Однако иногда с нами что-то происходит, а в запасе нет слов или категорий, которые соответствовали бы этому событию. Мы переживаем что-то, чему не можем подобрать название, и эта задача, как правило, особенно трудна для маленьких детей, поскольку в их распоряжении намного меньше обозначений. В такие моменты дети нуждаются в том, чтобы кто-то помог им описать реальность. В противном случае у них возникает нечто вроде алекситимии — неспособности выразить свои чувства и переживания словами. Мы все страдаем ею в младенчестве (корень английского слова infant в переводе с латыни in fans означает «безмолвный, не говорящий»), но по мере взросления с помощью окружающих людей маркируем все больше предметов и явлений внутреннего и внешнего мира. Люди говорят: «Это машина», или «Ты устал», или «Это больно», — и мы соглашаемся с ними. А когда сложные взрослые проблемы не входят в лексический запас ребенка и при этом никто не объясняет ему, что «этот человек алкоголик!», он остается с молчаливым осознанием того, что с ним только что произошло что-то важное и страшное, что, однако, невозможно выразить словами.
В своих иллюстрированных мемуарах Fun Home («Дом веселья») американская художница Элисон Бекдел подробно описывает, как десятилетней девочкой ездила в кемпинговое путешествие; эти выходные были частью ее истории происхождения. Мама осталась дома; Элисон отправилась в поездку с братьями, папой и молодым человеком, который, как выяснилось, был одним из тайных любовников отца.

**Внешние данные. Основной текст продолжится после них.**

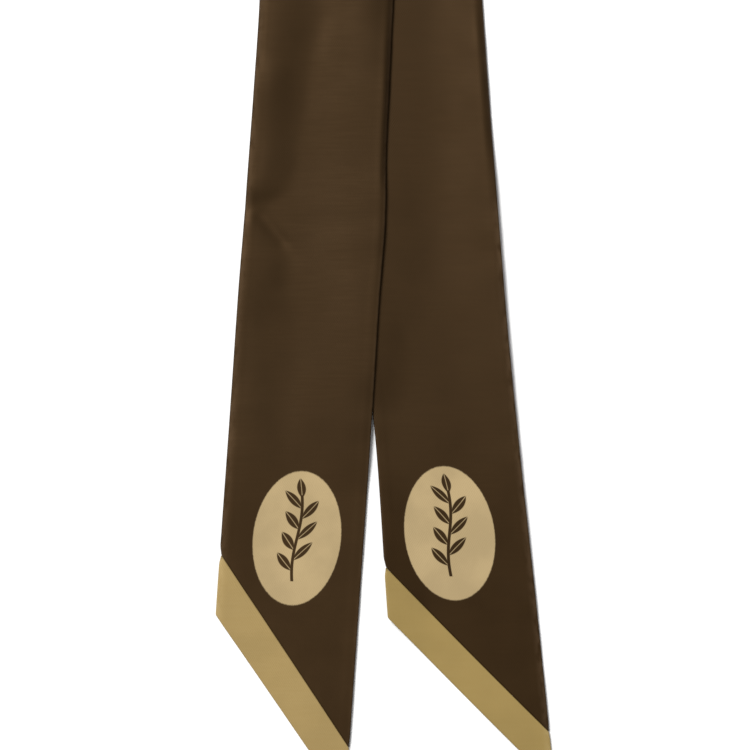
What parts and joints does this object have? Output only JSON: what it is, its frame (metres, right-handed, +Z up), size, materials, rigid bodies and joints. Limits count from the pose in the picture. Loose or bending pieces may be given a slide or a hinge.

В этой поездке Бекдел впервые в жизни столкнулась с порнографией, впервые держала в руках пистолет и впервые увидела гигантскую змею в реке. Годы спустя она нашла в своем дневнике следующую запись о поездке: «Видела змею. Обедали». Остальной же опыт оставался невыраженным словами и, следовательно, невысказанным еще целых десять лет. «Мои слабо развитые речевые навыки просто не выдержали бремени насыщенного нового опыта»[144], — справедливо оценила Бекдел себя десятилетнюю.
Так же как дети из Чоучиллы не могли понять, что с ними происходит, когда незнакомые люди возили их по округе в фургоне, Эмили, конечно же, было не под силу понять, почему мужчина сердито обшаривал ее кухню в поисках маринованных огурцов. Никто не объяснил ей, что на самом деле он искал алкоголь, и никто не знал, что события того дня весьма негативно сказались на девочке, совершенно сбив ее с толку. Сверхнормальный ребенок может вести себя так, будто не заметил ничего странного и ненормального; более того, со стороны складывается впечатление, что с ним самим тоже «все в порядке». Однако, когда мы не можем связать то, что видим или слышим, с тем, что видели или слышали раньше, или когда слова просто не соответствуют действительности («Травма издевается над языком, тыча ему в нос его ограниченность»[145], — пишет известный ученый и феминистка Ли Гилмор), мы в буквальном смысле не знаем, что думать о происходящем. Непостижимое немыслимо, и, столкнувшись с ним, мы можем сказать себе только одно: «Для этого не слов. Я не знаю, что с этим делать. Я не знаю, куда это складывать!» В итоге мы складываем такие моменты в отдельную часть сознания. В ту часть разума, где несформулированное хранится отдельно от имеющего название и со временем переходит в разряд тайн и секретов.